[start Raw data]
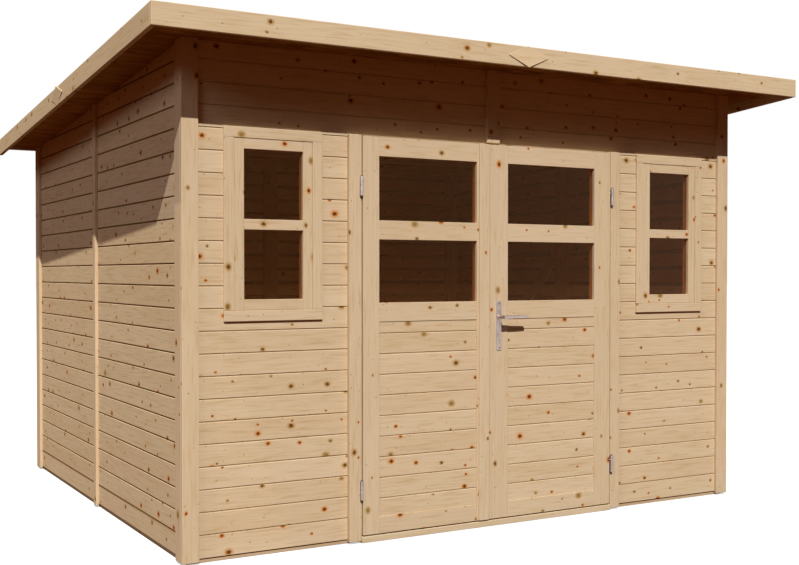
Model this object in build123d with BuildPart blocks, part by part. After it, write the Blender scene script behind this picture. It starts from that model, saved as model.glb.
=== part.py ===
"""Wooden garden shed with a mono-pitch roof, a glazed double door and two windows.

Millimetres. +Z is up and z = 0 is the ground. The front faces -Y, and the
origin is under the middle of the roof's outline.
"""
import math
import os

from build123d import *

# Walls: sizes are over the outer faces of the boards
wall_width = 2984.0
wall_depth = 2640.0
board_t = 19.0
board_pitch = 92.0
lower_rows = 19
joint_lift = 4.14
stud = 45.0
panel_gap = 0.6
seat = 0.3
overcut = 1.0
edge_round = 2.0

# Base and floor
base_h = 18.0
base_w = 80.0
base_recess = 6.0
bearer_w = 70.0
bearer_count = 4
floor_t = 19.0

# Roof: the underside of the deck falls from front to back
roof_fall = 4.07
front_overhang = 286.0
rear_overhang = 36.0
side_overhang = 222.0
eaves_z = 2074.0
deck_rise = 46.0
rear_fascia_drop = 10.0
deck_t = 19.0
covering_t = 4.0
fascia_h = 90.0
fascia_t = 20.0
diamond_w = 212.0
diamond_h = 94.0
diamond_t = 6.0
purlin_w = 44.0
purlin_h = 95.0
purlin_count = 3

# Trim boards that stand proud of the wall boards
trim_t = 16.0
trim_foot = 8.0
corner_face = 72.0
strip_w = 70.0
side_strip_w = 45.0
jamb_board_w = 60.0
strip_foot = 12.0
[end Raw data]
# [Work to complete]
Reproduce the complete data exactly as presented above.

# [Output below]
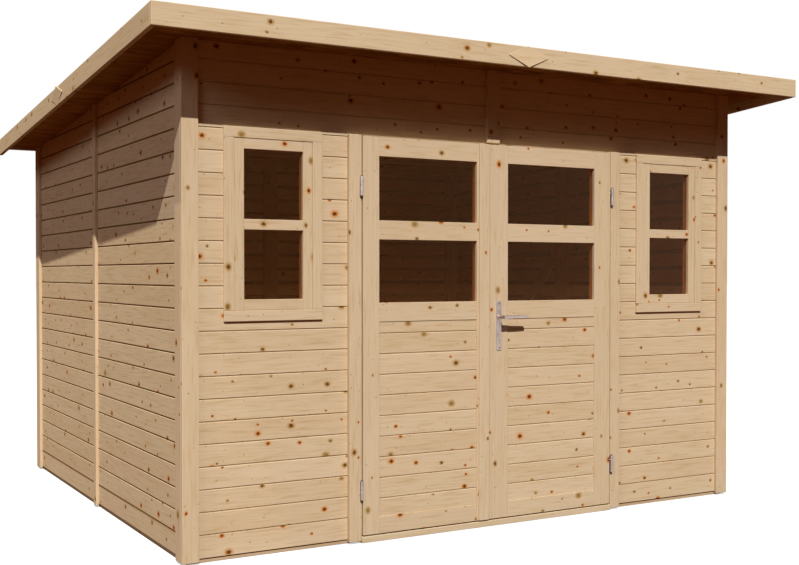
Model this object in build123d with BuildPart blocks, part by part. After it, write the Blender scene script behind this picture. It starts from that model, saved as model.glb.
=== part.py ===
"""Wooden garden shed with a mono-pitch roof, a glazed double door and two windows.

Millimetres. +Z is up and z = 0 is the ground. The front faces -Y, and the
origin is under the middle of the roof's outline.
"""
import math
import os

from build123d import *

# Walls: sizes are over the outer faces of the boards
wall_width = 2984.0
wall_depth = 2640.0
board_t = 19.0
board_pitch = 92.0
lower_rows = 19
joint_lift = 4.14
stud = 45.0
panel_gap = 0.6
seat = 0.3
overcut = 1.0
edge_round = 2.0

# Base and floor
base_h = 18.0
base_w = 80.0
base_recess = 6.0
bearer_w = 70.0
bearer_count = 4
floor_t = 19.0

# Roof: the underside of the deck falls from front to back
roof_fall = 4.07
front_overhang = 286.0
rear_overhang = 36.0
side_overhang = 222.0
eaves_z = 2074.0
deck_rise = 46.0
rear_fascia_drop = 10.0
deck_t = 19.0
covering_t = 4.0
fascia_h = 90.0
fascia_t = 20.0
diamond_w = 212.0
diamond_h = 94.0
diamond_t = 6.0
purlin_w = 44.0
purlin_h = 95.0
purlin_count = 3

# Trim boards that stand proud of the wall boards
trim_t = 16.0
trim_foot = 8.0
corner_face = 72.0
strip_w = 70.0
side_strip_w = 45.0
jamb_board_w = 60.0
strip_foot = 12.0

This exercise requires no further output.